## [Short task]
Transcribe only the lines from the line with "obj.matrix_world = Matrix.Identity(4)" through the line with "millimetre = 0.001", exactly, counting both of those lines as part of the stretch.

── Supplied information

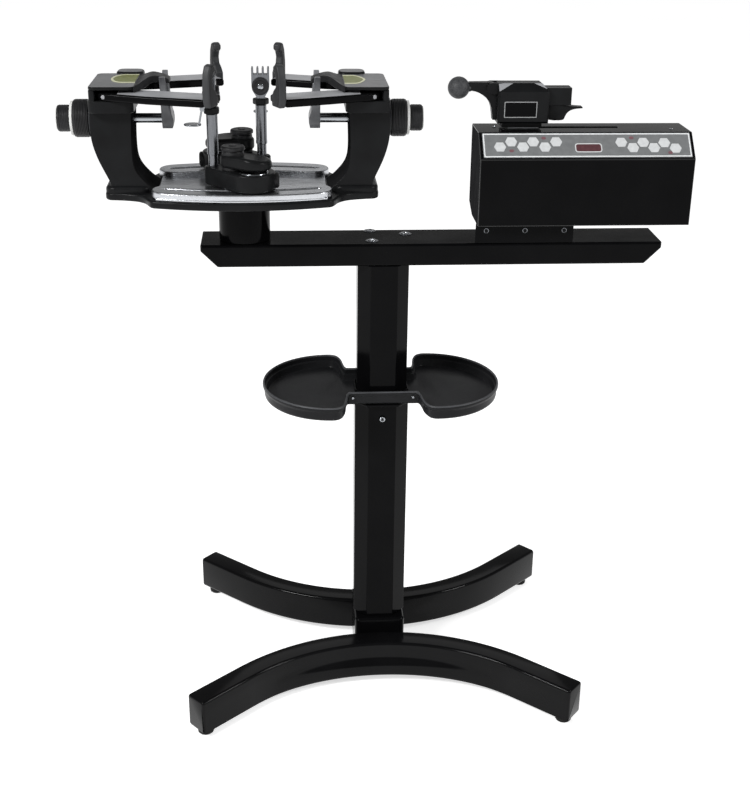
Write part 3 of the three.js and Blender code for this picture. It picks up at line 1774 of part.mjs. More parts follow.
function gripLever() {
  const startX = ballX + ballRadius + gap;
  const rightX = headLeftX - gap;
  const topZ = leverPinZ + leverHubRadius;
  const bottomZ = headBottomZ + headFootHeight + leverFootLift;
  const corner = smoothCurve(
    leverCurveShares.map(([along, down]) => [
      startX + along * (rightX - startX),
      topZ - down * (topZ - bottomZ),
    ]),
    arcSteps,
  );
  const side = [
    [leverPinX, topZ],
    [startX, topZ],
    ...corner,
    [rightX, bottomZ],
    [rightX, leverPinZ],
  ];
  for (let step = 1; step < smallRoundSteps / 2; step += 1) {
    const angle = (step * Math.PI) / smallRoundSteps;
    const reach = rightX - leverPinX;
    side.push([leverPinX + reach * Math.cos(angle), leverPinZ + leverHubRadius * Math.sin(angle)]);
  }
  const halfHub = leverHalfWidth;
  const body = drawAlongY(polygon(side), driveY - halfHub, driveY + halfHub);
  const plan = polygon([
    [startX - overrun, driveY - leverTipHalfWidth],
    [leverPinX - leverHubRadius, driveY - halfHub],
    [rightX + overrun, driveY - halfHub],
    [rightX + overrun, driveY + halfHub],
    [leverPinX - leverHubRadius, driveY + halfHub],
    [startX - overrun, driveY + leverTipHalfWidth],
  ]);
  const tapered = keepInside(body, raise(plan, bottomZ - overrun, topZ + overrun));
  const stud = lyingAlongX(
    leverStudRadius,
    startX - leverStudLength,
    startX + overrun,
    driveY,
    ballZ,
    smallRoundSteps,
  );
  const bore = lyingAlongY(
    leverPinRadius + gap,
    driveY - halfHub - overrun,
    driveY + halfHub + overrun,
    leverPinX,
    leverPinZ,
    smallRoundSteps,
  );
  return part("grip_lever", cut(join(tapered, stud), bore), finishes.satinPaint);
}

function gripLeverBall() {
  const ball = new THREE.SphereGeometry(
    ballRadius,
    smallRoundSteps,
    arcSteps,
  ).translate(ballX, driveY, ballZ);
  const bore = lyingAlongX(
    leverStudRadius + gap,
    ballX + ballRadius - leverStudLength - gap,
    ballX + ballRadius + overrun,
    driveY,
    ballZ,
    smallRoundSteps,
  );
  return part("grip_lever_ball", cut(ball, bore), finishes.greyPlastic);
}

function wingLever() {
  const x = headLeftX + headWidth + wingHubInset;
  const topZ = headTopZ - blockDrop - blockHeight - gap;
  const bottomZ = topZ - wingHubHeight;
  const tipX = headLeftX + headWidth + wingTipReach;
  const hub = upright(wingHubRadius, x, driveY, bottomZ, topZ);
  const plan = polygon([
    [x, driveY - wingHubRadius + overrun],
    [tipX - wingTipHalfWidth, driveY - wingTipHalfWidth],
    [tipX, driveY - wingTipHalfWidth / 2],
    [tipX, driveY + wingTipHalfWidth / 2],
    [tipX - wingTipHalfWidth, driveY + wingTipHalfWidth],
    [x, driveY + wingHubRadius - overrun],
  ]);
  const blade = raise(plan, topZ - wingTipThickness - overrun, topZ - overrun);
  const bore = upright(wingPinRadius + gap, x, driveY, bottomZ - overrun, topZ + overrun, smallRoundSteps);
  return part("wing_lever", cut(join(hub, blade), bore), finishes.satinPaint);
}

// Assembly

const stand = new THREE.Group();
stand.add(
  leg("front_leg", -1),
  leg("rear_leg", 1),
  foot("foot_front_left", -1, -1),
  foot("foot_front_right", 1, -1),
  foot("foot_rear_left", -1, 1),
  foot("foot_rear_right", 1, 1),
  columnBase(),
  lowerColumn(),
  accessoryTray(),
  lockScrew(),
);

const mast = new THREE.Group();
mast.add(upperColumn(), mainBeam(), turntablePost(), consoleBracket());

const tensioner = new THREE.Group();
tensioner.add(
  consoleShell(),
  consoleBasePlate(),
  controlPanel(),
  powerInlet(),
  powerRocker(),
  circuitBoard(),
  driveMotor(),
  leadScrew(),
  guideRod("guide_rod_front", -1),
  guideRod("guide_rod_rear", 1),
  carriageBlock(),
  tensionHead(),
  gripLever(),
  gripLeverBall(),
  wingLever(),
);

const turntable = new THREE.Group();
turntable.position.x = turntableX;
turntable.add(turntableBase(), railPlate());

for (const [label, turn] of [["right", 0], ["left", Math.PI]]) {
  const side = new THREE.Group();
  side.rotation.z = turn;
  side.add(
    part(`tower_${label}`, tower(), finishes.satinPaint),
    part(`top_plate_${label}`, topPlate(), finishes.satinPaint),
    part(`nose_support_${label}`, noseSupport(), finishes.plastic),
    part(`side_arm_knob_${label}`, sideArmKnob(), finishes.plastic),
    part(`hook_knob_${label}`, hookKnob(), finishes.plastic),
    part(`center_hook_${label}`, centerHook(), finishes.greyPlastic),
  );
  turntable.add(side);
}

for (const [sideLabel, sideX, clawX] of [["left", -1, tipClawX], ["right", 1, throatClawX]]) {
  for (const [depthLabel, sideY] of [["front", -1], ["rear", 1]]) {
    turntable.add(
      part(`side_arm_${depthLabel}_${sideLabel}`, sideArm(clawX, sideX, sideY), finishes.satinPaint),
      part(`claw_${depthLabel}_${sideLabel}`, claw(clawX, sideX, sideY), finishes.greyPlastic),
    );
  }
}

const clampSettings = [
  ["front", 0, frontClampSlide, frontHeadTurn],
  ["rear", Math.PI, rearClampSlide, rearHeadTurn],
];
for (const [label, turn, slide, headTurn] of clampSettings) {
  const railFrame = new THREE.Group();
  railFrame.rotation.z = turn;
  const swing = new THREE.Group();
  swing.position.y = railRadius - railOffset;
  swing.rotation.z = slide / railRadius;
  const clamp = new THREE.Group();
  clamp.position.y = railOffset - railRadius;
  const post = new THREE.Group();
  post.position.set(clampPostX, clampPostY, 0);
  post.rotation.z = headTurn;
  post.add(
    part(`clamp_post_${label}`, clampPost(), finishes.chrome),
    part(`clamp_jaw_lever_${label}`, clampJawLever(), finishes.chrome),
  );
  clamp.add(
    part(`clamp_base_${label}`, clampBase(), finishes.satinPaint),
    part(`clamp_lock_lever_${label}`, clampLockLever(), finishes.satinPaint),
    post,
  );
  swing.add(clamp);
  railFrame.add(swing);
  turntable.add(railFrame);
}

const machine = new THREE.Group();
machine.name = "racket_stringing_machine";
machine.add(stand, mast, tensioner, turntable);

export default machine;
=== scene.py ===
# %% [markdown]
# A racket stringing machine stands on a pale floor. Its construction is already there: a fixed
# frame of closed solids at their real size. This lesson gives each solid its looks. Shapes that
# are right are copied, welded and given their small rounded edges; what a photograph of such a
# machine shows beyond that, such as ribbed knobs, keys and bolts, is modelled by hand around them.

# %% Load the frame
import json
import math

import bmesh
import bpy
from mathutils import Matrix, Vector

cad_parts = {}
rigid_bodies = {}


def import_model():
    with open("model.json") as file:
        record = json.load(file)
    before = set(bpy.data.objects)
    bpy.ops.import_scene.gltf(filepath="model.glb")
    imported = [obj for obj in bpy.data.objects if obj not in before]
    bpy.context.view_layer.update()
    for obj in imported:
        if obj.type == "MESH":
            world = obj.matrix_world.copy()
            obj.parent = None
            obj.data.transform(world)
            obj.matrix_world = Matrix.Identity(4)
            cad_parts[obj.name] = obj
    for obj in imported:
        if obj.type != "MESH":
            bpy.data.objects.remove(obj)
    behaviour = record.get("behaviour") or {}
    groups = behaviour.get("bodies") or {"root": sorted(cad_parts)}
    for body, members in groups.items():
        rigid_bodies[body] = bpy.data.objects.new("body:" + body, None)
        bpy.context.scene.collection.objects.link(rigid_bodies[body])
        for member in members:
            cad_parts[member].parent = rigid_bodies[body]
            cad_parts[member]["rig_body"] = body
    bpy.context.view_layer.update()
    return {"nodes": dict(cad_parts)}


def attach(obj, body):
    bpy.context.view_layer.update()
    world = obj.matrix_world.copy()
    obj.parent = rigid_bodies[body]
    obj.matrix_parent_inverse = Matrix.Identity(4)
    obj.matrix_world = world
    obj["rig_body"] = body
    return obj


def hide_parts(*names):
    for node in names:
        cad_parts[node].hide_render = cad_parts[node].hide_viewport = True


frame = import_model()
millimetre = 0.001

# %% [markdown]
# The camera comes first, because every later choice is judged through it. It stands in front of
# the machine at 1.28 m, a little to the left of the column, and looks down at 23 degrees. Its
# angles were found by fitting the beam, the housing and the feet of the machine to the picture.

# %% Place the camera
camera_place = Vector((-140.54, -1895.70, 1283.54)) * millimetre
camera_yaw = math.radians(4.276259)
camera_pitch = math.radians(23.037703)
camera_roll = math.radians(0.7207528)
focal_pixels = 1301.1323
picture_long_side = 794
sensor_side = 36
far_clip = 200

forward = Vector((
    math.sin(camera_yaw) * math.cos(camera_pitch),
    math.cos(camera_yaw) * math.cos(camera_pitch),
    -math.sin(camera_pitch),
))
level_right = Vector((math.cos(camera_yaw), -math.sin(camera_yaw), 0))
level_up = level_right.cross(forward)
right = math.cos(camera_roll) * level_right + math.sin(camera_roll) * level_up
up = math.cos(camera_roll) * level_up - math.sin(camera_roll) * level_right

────

## [Output for this task]
            obj.matrix_world = Matrix.Identity(4)
            cad_parts[obj.name] = obj
    for obj in imported:
        if obj.type != "MESH":
            bpy.data.objects.remove(obj)
    behaviour = record.get("behaviour") or {}
    groups = behaviour.get("bodies") or {"root": sorted(cad_parts)}
    for body, members in groups.items():
        rigid_bodies[body] = bpy.data.objects.new("body:" + body, None)
        bpy.context.scene.collection.objects.link(rigid_bodies[body])
        for member in members:
            cad_parts[member].parent = rigid_bodies[body]
            cad_parts[member]["rig_body"] = body
    bpy.context.view_layer.update()
    return {"nodes": dict(cad_parts)}


def attach(obj, body):
    bpy.context.view_layer.update()
    world = obj.matrix_world.copy()
    obj.parent = rigid_bodies[body]
    obj.matrix_parent_inverse = Matrix.Identity(4)
    obj.matrix_world = world
    obj["rig_body"] = body
    return obj


def hide_parts(*names):
    for node in names:
        cad_parts[node].hide_render = cad_parts[node].hide_viewport = True


frame = import_model()
millimetre = 0.001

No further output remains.